News Feature | December 5, 2014

FDA Approved Apps Still Being Hacked

Katie Wike

By Katie Wike, contributing writer

OpenFDA

Ninety percent of Android healthcare apps have been hacked, according to a report from Arxan Technologies.

A recent report from Arxan Technologies, State of Mobile App Security, has found FDA-approved apps are not immune to hackers. According to an infographic accompanying the report, 90 percent of Android healthcare apps were hacked - and 22 percent of those were FDA approved.

“Healthcare apps are quickly evolving to provide more than informational value of plan benefits and operations,” explains the report. “Many are now providing high-value services including dynamic access to consumer personal identifiable information (PII). PII ranges in type of data captured in relation to personal records (social security, account number, employee ID, patient data, credit card data, etc.).”

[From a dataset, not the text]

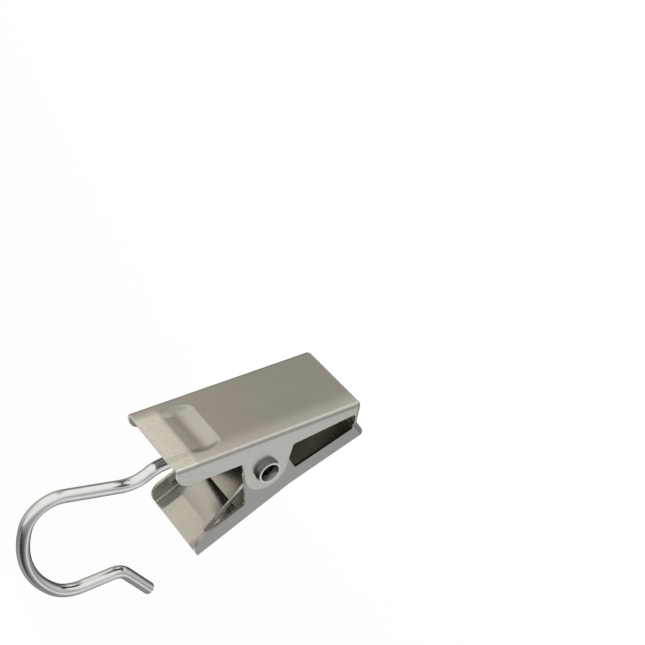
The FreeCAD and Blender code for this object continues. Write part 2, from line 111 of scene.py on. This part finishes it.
def clouded(tree, place, size, detail):
    # Soft patches over the metal, smaller for a greater size number.
    cloud = tree.nodes.new("ShaderNodeTexNoise")
    cloud.inputs["Scale"].default_value = size
    cloud.inputs["Detail"].default_value = detail
    tree.links.new(place, cloud.inputs["Vector"])
    return cloud.outputs["Fac"]


def plated_finish(name, tint, shade, roughness, brushed):
    finish = bpy.data.materials.new(name)
    finish.use_nodes = True
    tree = finish.node_tree
    plate = tree.nodes["Principled BSDF"]
    plate.inputs["Metallic"].default_value = 1.0
    place = tree.nodes.new("ShaderNodeTexCoord").outputs["Object"]
    lines = tree.nodes.new("ShaderNodeMapping")
    lines.inputs["Scale"].default_value = brushed
    tree.links.new(place, lines.inputs["Vector"])
    grain = clouded(tree, lines.outputs["Vector"], 1.0, 3.0)
    colour = layered(tree, clouded(tree, place, 260.0, 4.0), shade, tint)
    tree.links.new(colour, plate.inputs["Base Color"])
    satin = ranged(tree, grain, 0.0, 1.0, roughness - 0.05, roughness + 0.06, "LINEAR")
    tree.links.new(satin, plate.inputs["Roughness"])
    relief = tree.nodes.new("ShaderNodeBump")
    relief.inputs["Strength"].default_value = 0.12
    relief.inputs["Distance"].default_value = 0.00002
    tree.links.new(grain, relief.inputs["Height"])
    tree.links.new(relief.outputs["Normal"], plate.inputs["Normal"])
    return finish


def dress(node, finish):
    metal = nodes[node].data
    metal.materials.clear()
    metal.materials.append(finish)


def wear_sheet(finish, outwards, flanks):
    # Bends get a painted dark reflection and cut edges are drawn lighter. The thumb pad is
    # rubbed and gets a painted highlight, as does the web's near edge; the deep fold gets
    # painted shadow.
    tree = finish.node_tree
    plate = tree.nodes["Principled BSDF"]
    colour = plate.inputs["Base Color"].links[0].from_socket
    satin = plate.inputs["Roughness"].links[0].from_socket
    place = tree.nodes.new("ShaderNodeTexCoord")
    spot = tree.nodes.new("ShaderNodeSeparateXYZ")
    tree.links.new(place.outputs["Object"], spot.inputs["Vector"])
    across, height = spot.outputs["Y"], spot.outputs["Z"]
    slope = tree.nodes.new("ShaderNodeSeparateXYZ")
    tree.links.new(place.outputs["Normal"], slope.inputs["Vector"])
    facing = tree.nodes.new("ShaderNodeVectorMath")
    facing.operation = "DOT_PRODUCT"
    facing.inputs[1].default_value = outwards
    tree.links.new(place.outputs["Normal"], facing.inputs[0])
    face_on = facing.outputs["Value"]
    sideways = reckoned(tree, "ABSOLUTE", slope.outputs["Y"])
    patches = clouded(tree, place.outputs["Object"], 2200.0, 3.0)

    # Painted dark reflection along the bends, where the web turns into the flanks.
    bend_dark_reflection = ranged(tree, sideways, 0.1, 0.5)
    flank = ranged(tree, sideways, 0.8, 0.95)
    scuffed = reckoned(tree, "MULTIPLY", flank, ranged(tree, patches, -1.0, 0.8))

    squareness = reckoned(tree, "MAXIMUM", reckoned(tree, "ABSOLUTE", face_on), sideways)
    cut_edges = ranged(tree, reckoned(tree, "SUBTRACT", 1.0, squareness), 0.3, 0.9)
    # The thumb pad is rubbed and carries a painted highlight.
    above_groove = ranged(tree, height, -0.0257, -0.0247)
    off_far_edge = ranged(tree, across, 0.0066, 0.0042)
    pad = reckoned(tree, "MULTIPLY", above_groove, off_far_edge)
    # Painted highlight along the web's near edge only.
    near_edge = ranged(tree, across, -0.0035, -0.0066)
    near_edge_highlight = reckoned(tree, "MULTIPLY", near_edge, 0.6)
    web = ranged(tree, face_on, 0.7, 0.95)
    handle_rub_and_highlight = reckoned(tree, "MULTIPLY", reckoned(tree, "MAXIMUM", pad, near_edge_highlight), web)
    patchy_rub_and_highlight = reckoned(tree, "MULTIPLY", handle_rub_and_highlight, ranged(tree, patches, -0.4, 0.7))
    bright_edges = reckoned(tree, "MULTIPLY", cut_edges, 0.8)
    wear_and_highlight = reckoned(tree, "MAXIMUM", bright_edges, patchy_rub_and_highlight)

    # Painted shadow on the faces turned inwards, deep in the fold.
    side = reckoned(tree, "SIGN", across)
    turned_out = reckoned(tree, "MULTIPLY", slope.outputs["Y"], side)
    backward = reckoned(tree, "MINIMUM", face_on, turned_out)
    inside = ranged(tree, backward, -0.3, -0.8)
    deep = reckoned(tree, "MULTIPLY", inside, ranged(tree, height, -0.0255, -0.0350))

    coats = ((bend_dark_reflection, painted_bend_dark), (scuffed, flanks), (wear_and_highlight, rubbed_and_highlight_nickel), (deep, fold_shadow))
    for amount, over in coats:
        colour = layered(tree, amount, colour, over)
    tree.links.new(colour, plate.inputs["Base Color"])
    smoother = reckoned(tree, "MULTIPLY", wear_and_highlight, 0.08)
    polished = reckoned(tree, "SUBTRACT", satin, smoother)
    tree.links.new(polished, plate.inputs["Roughness"])


along_clip = (9000, 9000, 500)
outer_web_faces = (0.985, 0, -0.174)
inner_web_faces = (-0.985, 0, -0.174)
outer_plate = plated_finish("outer_plate", nickel, nickel_shade, 0.27, along_clip)
wear_sheet(outer_plate, outer_web_faces, outer_flanks)
dress("outer_jaw", outer_plate)
inner_plate = plated_finish("inner_plate", nickel, nickel_shade, 0.22, along_clip)
wear_sheet(inner_plate, inner_web_faces, inner_flanks)
dress("inner_jaw", inner_plate)


# Rivet
# A turned steel rivet, plated darker than the sheet, with its hollow tail
# rolled over the near ear. Its end faces are drawn lighter than its sides and bore.
rivet_dark = (0.30, 0.29, 0.27)
rivet_shade = (0.20, 0.19, 0.18)
light_rivet_end = (0.66, 0.65, 0.62)
every_way = (2500, 2500, 2500)
rivet_plate = plated_finish("rivet_plate", rivet_dark, rivet_shade, 0.24, every_way)
tree = rivet_plate.node_tree
plate = tree.nodes["Principled BSDF"]
slope = tree.nodes.new("ShaderNodeSeparateXYZ")
place = tree.nodes.new("ShaderNodeTexCoord")
tree.links.new(place.outputs["Normal"], slope.inputs["Vector"])
# End faces, turned along the rivet, drawn lighter than its sides and bore.
end_on = ranged(tree, reckoned(tree, "ABSOLUTE", slope.outputs["Y"]), 0.45, 0.95)
plain_rivet = plate.inputs["Base Color"].links[0].from_socket
rivet_with_light_ends = layered(tree, end_on, plain_rivet, light_rivet_end)
tree.links.new(rivet_with_light_ends, plate.inputs["Base Color"])
dress("rivet", rivet_plate)


# Spring
# Hard drawn steel wire, coiled round the rivet with a leg against each
# handle.
drawn_steel = (0.88, 0.87, 0.85)
drawn_shade = (0.76, 0.75, 0.73)
fine_grain = (3000, 3000, 3000)
spring_steel = plated_finish("spring_steel", drawn_steel, drawn_shade, 0.25, fine_grain)
turns = bmesh.new()
turns.from_mesh(nodes["spring"].data)
bmesh.ops.remove_doubles(turns, verts=turns.verts, dist=0.000001)
wound_mesh = bpy.data.meshes.new("wound_spring")
turns.to_mesh(wound_mesh)
turns.free()
wound_mesh.shade_smooth()
wound_mesh.set_sharp_from_angle(angle=math.radians(40))
wound_mesh.materials.clear()
wound_mesh.materials.append(spring_steel)
wound_spring = bpy.data.objects.new("wound_spring", wound_mesh)
bpy.context.scene.collection.objects.link(wound_spring)
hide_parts("spring")
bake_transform(wound_spring)


# Hook
# One length of round steel wire, bent cold and plated bright, running
# smoothly from the eye round the rivet to the open toe. Its polish darkens
# where the wire curves away.
bright_plate = (0.86, 0.86, 0.85)
bright_shade = (0.78, 0.78, 0.77)
wire_grain = (1500, 1500, 1500)
hook_steel = plated_finish("hook_steel", bright_plate, bright_shade, 0.13, wire_grain)
plate = hook_steel.node_tree.nodes["Principled BSDF"]
edge_tint = (0.15, 0.15, 0.15, 1)
plate.inputs["Specular Tint"].default_value = edge_tint
dress("hook", hook_steel)


# Studio
# A pale floor under the hanging clip and a white room round it. Bright metal
# mirrors its room, so to mirrored rays the room has dark and light walls.
floor_level = -0.16
sweep = bmesh.new()
bmesh.ops.create_grid(sweep, x_segments=1, y_segments=1, size=4)
bmesh.ops.translate(sweep, vec=(0, 0, floor_level), verts=sweep.verts)
floor_mesh = bpy.data.meshes.new("studio_floor")
sweep.to_mesh(floor_mesh)
sweep.free()
floor = bpy.data.objects.new("studio_floor", floor_mesh)
floor.visible_glossy = False
bpy.context.scene.collection.objects.link(floor)
paper = bpy.data.materials.new("floor_paper")
paper.use_nodes = True
floor_mesh.materials.append(paper)
tree = paper.node_tree
ground = tree.nodes["Principled BSDF"]
ground.inputs["Base Color"].default_value = (0.93, 0.93, 0.93, 1)
ground.inputs["Roughness"].default_value = 0.9
white = tree.nodes.new("ShaderNodeEmission")
white.inputs["Color"].default_value = (1, 1, 1, 1)
white.inputs["Strength"].default_value = 1.0
place = tree.nodes.new("ShaderNodeTexCoord")
reach = tree.nodes.new("ShaderNodeVectorMath")
reach.operation = "LENGTH"
tree.links.new(place.outputs["Object"], reach.inputs[0])
whiter = ranged(tree, reach.outputs["Value"], 0.2, 1.6, least=0.88)
ray = tree.nodes.new("ShaderNodeLightPath")
seen_white = reckoned(tree, "MULTIPLY", whiter, ray.outputs["Is Camera Ray"])
choice = tree.nodes.new("ShaderNodeMixShader")
tree.links.new(seen_white, choice.inputs["Fac"])
tree.links.new(ground.outputs["BSDF"], choice.inputs[1])
tree.links.new(white.outputs["Emission"], choice.inputs[2])
tree.links.new(choice.outputs["Shader"], tree.nodes["Material Output"].inputs["Surface"])

room = bpy.data.worlds.new("studio_room")
room.use_nodes = True
bpy.context.scene.world = room
tree = room.node_tree
place = tree.nodes.new("ShaderNodeTexCoord")
axes = tree.nodes.new("ShaderNodeSeparateXYZ")
tree.links.new(place.outputs["Generated"], axes.inputs["Vector"])
bearing = reckoned(tree, "ARCTAN2", axes.outputs["Y"], axes.outputs["X"])
round_room = ranged(tree, bearing, -math.pi, math.pi, easing="LINEAR")
up_wall = ranged(tree, axes.outputs["Z"], -1.0, 1.0, easing="LINEAR")


def painted(place_along, stops):
    # A smooth ramp through the given places, the first and last at its ends.
    ramp = tree.nodes.new("ShaderNodeValToRGB")
    ramp.color_ramp.interpolation = "B_SPLINE"
    elements = ramp.color_ramp.elements
    elements[0].color = stops[0][1]
    elements[1].color = stops[-1][1]
    for spot, colour in stops[1:-1]:
        elements.new(spot).color = colour
    tree.links.new(place_along, ramp.inputs["Fac"])
    return ramp


# Bearing, then the shares of the near, side and far walls and how lit they are
bearings = [
    (-180, 0.5, 0, 0.5, 0.9),
    (-165, 1, 0, 0, 0.9),
    (-140, 1, 0, 0, 1.05),
    (-126, 0.95, 0, 0, 1.1),
    (-110, 0.6, 0, 0, 0.8),
    (-98, 0.5, 0, 0, 0.65),
    (-88, 0.4, 0, 0, 0.65),
    (-76, 0.2, 0, 0, 0.7),
    (-56, 0, 0, 0, 1.0),
    (-12, 0, 0, 0, 1.0),
    (8, 0, 0.5, 0, 1.15),
    (22, 0, 1, 0, 1.35),
    (38, 0, 1, 0, 1.1),
    (54, 0, 1, 0, 0.75),
    (70, 0, 1, 0, 0.55),
    (86, 0, 0.6, 0.3, 0.75),
    (108, 0, 0, 1, 0.85),
    (150, 0, 0, 1, 1.0),
    (180, 0.5, 0, 0.5, 0.9),
]
walls = painted(round_room, [((degrees + 180) / 360, mix) for degrees, *mix in bearings])
shares = tree.nodes.new("ShaderNodeSeparateColor")
tree.links.new(walls.outputs["Color"], shares.inputs["Color"])

# Each wall from straight down to straight up: height, brightness and warmth
near_wall = [
    (-1, 0.5, 0),
    (-0.92, 0.6, 0),
    (-0.8, 0.7, 0),
    (-0.7, 0.45, 0),
    (-0.6, 0.3, 0),
    (-0.48, 0.35, 0),
    (-0.36, 0.9, 0),
    (-0.24, 0.9, 0),
    (-0.1, 0.35, 0),
    (0.1, 0.3, 0),
    (0.3, 0.12, 0),
    (0.5, 0.03, 0),
    (0.8, 0.02, 0),
    (1, 0.1, 0),
]
side_wall = [
    (-1, 0.7, 0.1),
    (-0.82, 1.25, 0.1),
    (-0.7, 0.85, 0.1),
    (-0.6, 0.42, 0.12),
    (-0.54, 0.44, 0.12),
    (-0.47, 0.85, 0.12),
    (-0.34, 1.1, 0.12),
    (-0.12, 1.1, 0.1),
    (0.1, 1.05, 0.1),
    (0.3, 0.95, 0.1),
    (0.44, 0.85, 0.1),
    (0.6, 0.8, 0),
    (0.8, 0.8, 0),
    (1, 0.4, 0),
]
far_wall = [
    (-1, 0.2, 0),
    (-0.8, 0.12, 0),
    (-0.6, 0.12, 0),
    (-0.38, 0.25, 0),
    (-0.14, 0.45, 0),
    (0.14, 0.6, 0),
    (0.38, 0.8, 0),
    (0.62, 0.5, 0),
    (0.8, 0.25, 0),
    (1, 0.15, 0),
]
room_light = (0.95, 0.95, 0.95)
for wall, share in ((near_wall, "Red"), (side_wall, "Green"), (far_wall, "Blue")):
    stops = []
    for height, level, warmth in wall:
        light = (level, level * (1 - warmth / 3), level * (1 - warmth), 1)
        stops.append(((height + 1) / 2, light))
    bands = painted(up_wall, stops)
    room_light = layered(tree, shares.outputs[share], room_light, bands.outputs["Color"])
lit_room = tree.nodes.new("ShaderNodeVectorMath")
lit_room.operation = "SCALE"
tree.links.new(room_light, lit_room.inputs["Vector"])
tree.links.new(walls.outputs["Alpha"], lit_room.inputs["Scale"])
ray = tree.nodes.new("ShaderNodeLightPath")
soft_grey = (0.6, 0.6, 0.6)
mirrored = layered(tree, ray.outputs["Is Glossy Ray"], soft_grey, lit_room.outputs["Vector"])
seen = layered(tree, ray.outputs["Is Camera Ray"], mirrored, (1, 1, 1))
tree.links.new(seen, tree.nodes["Background"].inputs["Color"])

lamp_place = Vector((0.05, 0.20, 0.60))
lit_middle = Vector((0, 0, -0.03))
glow = bpy.data.lights.new("overhead_lamp", "AREA")
glow.shape = "SQUARE"
glow.size = 0.50
glow.energy = 4.0
overhead = bpy.data.objects.new("overhead_lamp", glow)
aim = (lamp_place - lit_middle).to_track_quat("Z", "Y").to_matrix().to_4x4()
overhead.matrix_world = Matrix.Translation(lamp_place) @ aim
overhead.visible_glossy = False
bpy.context.scene.collection.objects.link(overhead)

bpy.context.scene.view_settings.view_transform = "Standard"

According to Healthcare IT News, Android apps are not the only ones to be hacked. Eighty-seven percent of the top 100 paid Apple iOS apps have also been hacked. This number doesn't even take into account the free apps that have been breached.

“The fact that the hacking rate is so high for healthcare apps is indicative of a possible lack of information security training and resources in the healthcare field,” an Arxan spokesperson said. Because such apps tend to hold confidential patient information, “these breaches are posing a serious risk to patient safety.”

“As such, these apps must be protected from such attacks before being recommended by physicians,” Arxan's spokesperson said. “Otherwise, a continued lack of protection will lead to data compromise and having to safeguard sensitive patient information.”

Echoing Arxon’s report was an earlier Electronic Frontier Foundation study which found only 15 percent of the top messaging apps were secure.